One "easy" way is to use the convolution theorem. I'll sketch out how I would do it:

First, depending on the definition of the Fourier transform, some will use a multiplicative factor depending if they use angular frequency $\omega$, or $2\pi f$ or even $2\pi k$. Lets stick with $\omega$ and "ignore" multiplicative factors for the moment. You can figure out those yourself at the end.

Now, note that the Fourier transform of $\sin(x)$ is something proportional to $\delta(\omega-1)-\delta(\omega+1)$ where $\delta(\bullet)$ is the Dirac delta. The reason is that $\sin(x)$ is composed by two complex exponentials as: $\sin(x) = \frac{\exp(ix)}{2i}-\frac{\exp(-ix)}{2i}$, and the Fourier transform of a complex exponential $\exp(ix)$ is:

$$ \int_{-\infty}^{\infty}\exp(ix)\exp(-i\omega x)\,\mathrm dx = -\int_{-\infty}^{\infty}\exp(i(\omega-1)x)\,\mathrm dx = 2\pi\delta(\omega-1) $$ similarly for $\exp(-i\omega x)$. More details on the last step can be found here or here for a different approach.

In addition, the Fourier transform of $1/x$ be found as well, resulting in something proportional to $\text{sgn}(\omega)$ where $\text{sgn}(x)$ is the sign function (returns 1 or -1 depending on the sign of the input). For more information on this part, see this.

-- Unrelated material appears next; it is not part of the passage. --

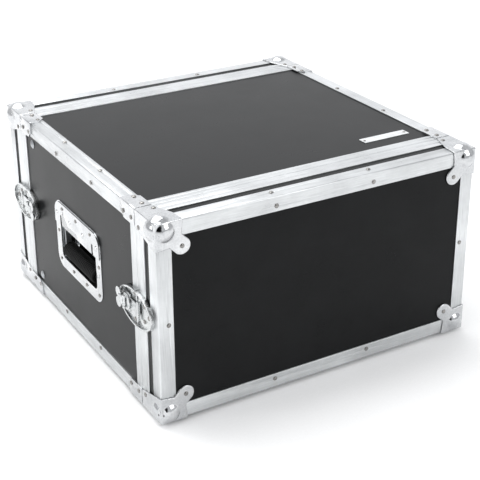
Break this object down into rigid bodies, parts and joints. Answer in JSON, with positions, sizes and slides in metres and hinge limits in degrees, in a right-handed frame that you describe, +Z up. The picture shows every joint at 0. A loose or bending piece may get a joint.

Now, The Fourier transform of $\sin(x)\frac{1}{x}$ will be the convolution of the Fourier transforms of $\sin(x)$ and $1/x$ by separate. Now, since $\delta(\omega-a)\ast f(\omega) = f(\omega-a)$ for any $a$ and any function $f(\bullet)$, this results in $$ \begin{aligned} \mathcal{F}\left\{\sin(x)\frac{1}{x}\right\} = \mathcal{F}\left\{\sin(x)\right\}\ast\mathcal{F}\left\{\frac{1}{x}\right\} &\propto \left(\delta(\omega-1)-\delta(\omega+1)\right)\ast\left(\text{sgn}(\omega)\right)\\ & =\text{sgn}(\omega-1)-\text{sgn}(\omega+1) \end{aligned} $$

In the following you will find some additional Wolfram Alpha links that walks you through this process:

• FT of $\sin(x)$
• FT of $1/x$
• Convolution of both FTs
• FT of $\sin(x)/x$

I hope this helps!